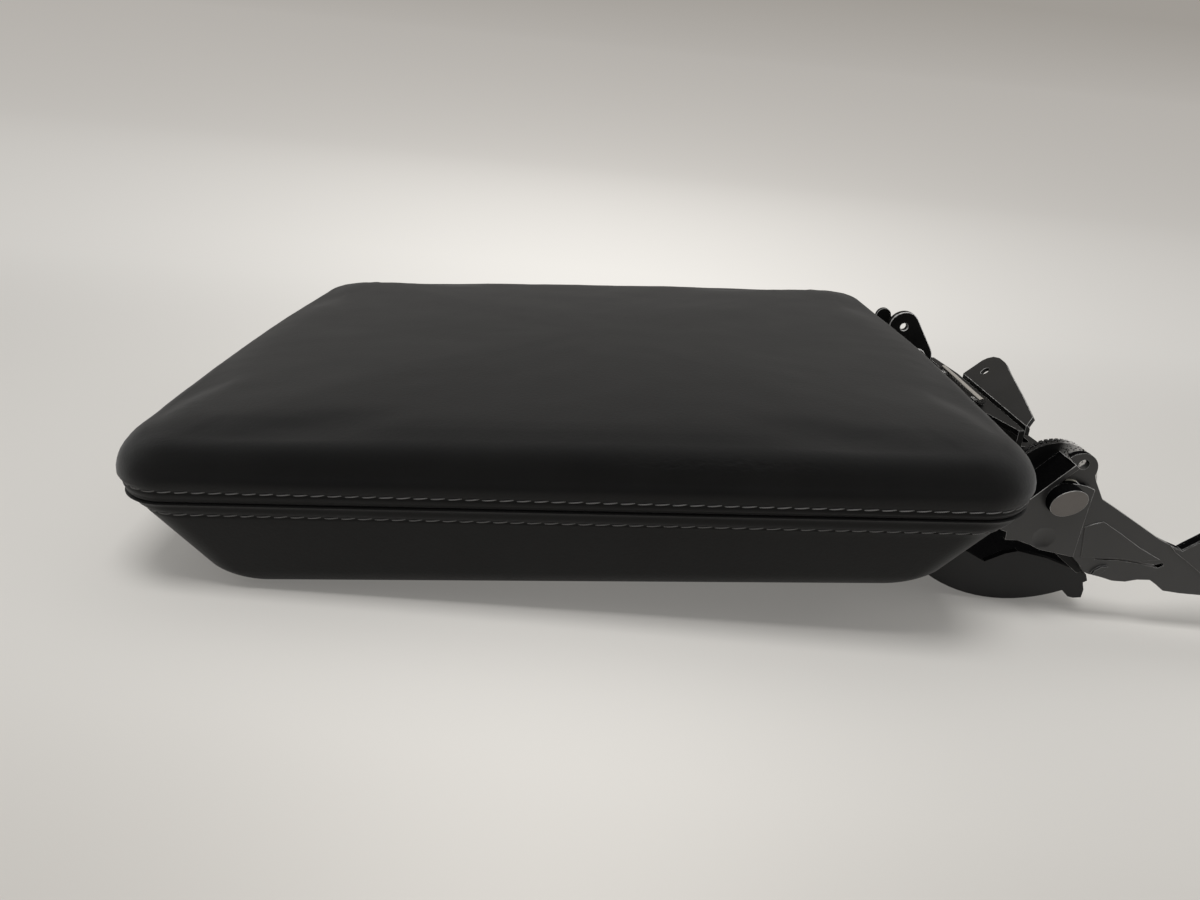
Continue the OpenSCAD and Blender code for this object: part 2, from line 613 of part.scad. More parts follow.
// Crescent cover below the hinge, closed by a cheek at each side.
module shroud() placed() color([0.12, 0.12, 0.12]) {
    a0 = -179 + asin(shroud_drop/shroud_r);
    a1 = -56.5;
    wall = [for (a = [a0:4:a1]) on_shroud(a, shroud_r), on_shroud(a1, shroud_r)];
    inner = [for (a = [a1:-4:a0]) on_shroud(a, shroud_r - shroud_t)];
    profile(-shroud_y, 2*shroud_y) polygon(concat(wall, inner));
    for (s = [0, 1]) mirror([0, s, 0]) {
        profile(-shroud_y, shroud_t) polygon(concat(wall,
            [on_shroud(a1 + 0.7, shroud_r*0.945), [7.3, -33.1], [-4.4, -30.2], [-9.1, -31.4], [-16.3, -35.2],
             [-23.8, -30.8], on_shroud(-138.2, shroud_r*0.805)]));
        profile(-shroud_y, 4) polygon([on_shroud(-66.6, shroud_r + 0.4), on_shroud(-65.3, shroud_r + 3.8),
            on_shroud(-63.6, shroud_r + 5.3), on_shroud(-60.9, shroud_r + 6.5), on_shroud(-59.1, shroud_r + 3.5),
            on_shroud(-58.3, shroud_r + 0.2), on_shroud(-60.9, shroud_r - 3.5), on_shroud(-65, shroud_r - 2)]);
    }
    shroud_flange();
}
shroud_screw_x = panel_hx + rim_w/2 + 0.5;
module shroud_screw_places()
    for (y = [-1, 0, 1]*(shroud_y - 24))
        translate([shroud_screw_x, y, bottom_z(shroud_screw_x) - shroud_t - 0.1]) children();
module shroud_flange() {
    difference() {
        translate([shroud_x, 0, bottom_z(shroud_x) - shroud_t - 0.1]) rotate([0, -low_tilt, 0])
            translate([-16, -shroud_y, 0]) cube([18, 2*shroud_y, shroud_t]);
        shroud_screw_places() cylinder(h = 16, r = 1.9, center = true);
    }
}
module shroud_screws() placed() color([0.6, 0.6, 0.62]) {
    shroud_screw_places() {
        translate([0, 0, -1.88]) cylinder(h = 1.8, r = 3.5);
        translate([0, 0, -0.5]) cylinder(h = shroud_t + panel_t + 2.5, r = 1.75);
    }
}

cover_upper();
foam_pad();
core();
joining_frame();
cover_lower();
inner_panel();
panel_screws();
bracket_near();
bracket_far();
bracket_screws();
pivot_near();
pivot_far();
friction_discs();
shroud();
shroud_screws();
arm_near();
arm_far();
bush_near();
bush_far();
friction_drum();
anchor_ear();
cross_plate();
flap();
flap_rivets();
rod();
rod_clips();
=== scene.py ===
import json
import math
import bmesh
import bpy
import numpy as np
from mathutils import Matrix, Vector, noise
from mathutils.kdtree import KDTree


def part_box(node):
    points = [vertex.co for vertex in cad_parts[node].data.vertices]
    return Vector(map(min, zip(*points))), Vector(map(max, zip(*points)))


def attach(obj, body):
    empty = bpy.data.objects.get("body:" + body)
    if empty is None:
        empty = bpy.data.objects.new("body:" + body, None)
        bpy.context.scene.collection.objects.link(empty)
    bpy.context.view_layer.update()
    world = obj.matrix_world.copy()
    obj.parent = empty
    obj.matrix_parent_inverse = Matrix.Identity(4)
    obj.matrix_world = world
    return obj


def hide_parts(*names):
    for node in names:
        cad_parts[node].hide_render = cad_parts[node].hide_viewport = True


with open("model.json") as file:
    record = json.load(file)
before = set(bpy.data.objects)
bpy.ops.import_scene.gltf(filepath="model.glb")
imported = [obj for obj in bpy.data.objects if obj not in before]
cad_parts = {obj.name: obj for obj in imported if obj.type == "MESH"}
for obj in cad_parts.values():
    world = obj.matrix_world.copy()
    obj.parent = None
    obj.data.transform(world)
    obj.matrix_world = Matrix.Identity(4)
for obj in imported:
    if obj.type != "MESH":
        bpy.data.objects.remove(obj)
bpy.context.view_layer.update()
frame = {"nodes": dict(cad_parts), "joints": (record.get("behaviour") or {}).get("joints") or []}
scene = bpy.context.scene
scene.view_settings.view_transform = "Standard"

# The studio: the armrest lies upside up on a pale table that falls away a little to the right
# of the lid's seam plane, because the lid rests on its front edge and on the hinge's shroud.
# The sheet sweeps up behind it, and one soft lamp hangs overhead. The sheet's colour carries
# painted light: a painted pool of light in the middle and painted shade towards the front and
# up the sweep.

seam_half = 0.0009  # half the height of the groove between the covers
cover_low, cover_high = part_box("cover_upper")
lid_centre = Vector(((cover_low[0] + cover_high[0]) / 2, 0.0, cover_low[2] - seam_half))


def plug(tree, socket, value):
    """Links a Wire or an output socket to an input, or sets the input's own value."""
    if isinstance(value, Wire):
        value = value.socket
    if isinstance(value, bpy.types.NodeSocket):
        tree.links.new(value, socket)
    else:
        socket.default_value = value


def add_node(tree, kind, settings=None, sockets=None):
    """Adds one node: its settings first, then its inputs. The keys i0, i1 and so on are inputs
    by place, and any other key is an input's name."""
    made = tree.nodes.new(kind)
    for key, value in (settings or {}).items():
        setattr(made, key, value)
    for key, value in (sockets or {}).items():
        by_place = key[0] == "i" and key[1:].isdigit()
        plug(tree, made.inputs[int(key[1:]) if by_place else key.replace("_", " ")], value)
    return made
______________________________
What the task asks:
Begin with the line that has "cover_upper();" in the listing above and end after the line that has "if empty is"; output those lines exactly.

Answer in full:
cover_upper();
foam_pad();
core();
joining_frame();
cover_lower();
inner_panel();
panel_screws();
bracket_near();
bracket_far();
bracket_screws();
pivot_near();
pivot_far();
friction_discs();
shroud();
shroud_screws();
arm_near();
arm_far();
bush_near();
bush_far();
friction_drum();
anchor_ear();
cross_plate();
flap();
flap_rivets();
rod();
rod_clips();
=== scene.py ===
import json
import math
import bmesh
import bpy
import numpy as np
from mathutils import Matrix, Vector, noise
from mathutils.kdtree import KDTree


def part_box(node):
    points = [vertex.co for vertex in cad_parts[node].data.vertices]
    return Vector(map(min, zip(*points))), Vector(map(max, zip(*points)))


def attach(obj, body):
    empty = bpy.data.objects.get("body:" + body)
    if empty is None:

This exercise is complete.